One of the most fulfilling of the diverse tasks I undertook as a Board member was heading the effort to write a statement regarding the last Administration’s family separation policy in place at the Mexican border in 2018. In the published statement, drawing on the work of its members, FABBS implored the Administration to identify policies that take into account the clear and abundant scientific evidence demonstrating harmful and long-term effects of separation on the mental and physical health of children.

What good is our work if it doesn’t inform policy?Serving on the FABBS Board showed me that it was possible and even required for scientists to promote evidence-based policy.– Francie” Gabbay, PHD

Gratifying in a different way was the opportunity to serve as Guest Editor on an issue of Policy Insights of the Behavioral and Brain Sciences (PIBBS), for which I was able to invite my colleagues in SPR to write articles highlighting the relevance of their empirical work to policy. [Check out Policy Insights from Biobehavioral Sciences]

Having served three years on the FABBS Council and six years on the Board, I emerged from the experience convinced of the importance, acceptability, and necessity of participating at the intersection of science and policy – and with an enhanced set of tools to do that.

What do you wish that every behavioral scientist understood about the work that FABBS does?

I wish that behavioral scientists understood that while an organization gains many perks by affiliating with FABBS – the opportunity to nominate an early career investigator for a FABBS award or submit articles to PIBBS or access to the growing number of educational resources FABBS provides, for example – the most important thing an organization gains by affiliating with FABBS is becoming an integral part of the effort to promote science writ large and the behavioral sciences in particular, becoming a part of the infrastructure that safeguards science. Ensuring adequate funding for science is a crucial component of that safeguarding, to be sure, but ensuring a place and a voice for science is paramount.
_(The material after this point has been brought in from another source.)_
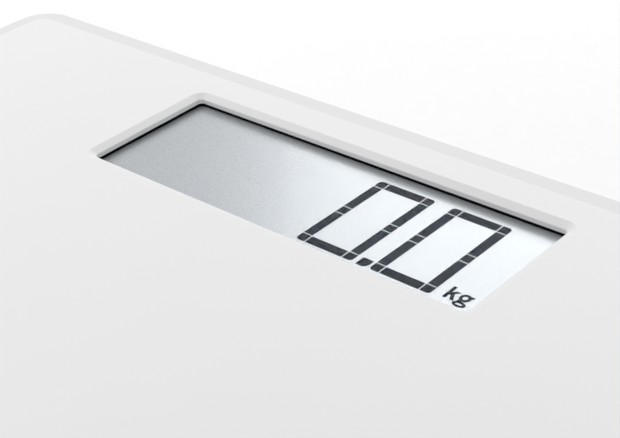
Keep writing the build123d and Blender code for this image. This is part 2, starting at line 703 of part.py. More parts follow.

I like to say that no one becomes a member of National Public Radio (NPR) to get the tote bag. People join NPR in order to participate in and support an effort they see as a crucial means to a better world. Organizations that affiliate with FABBS will no doubt find their “tote bags” useful. But in addition, they will know that they are supporting a broad and deep effort to ensure that science is invited to the table and heard in the discussion.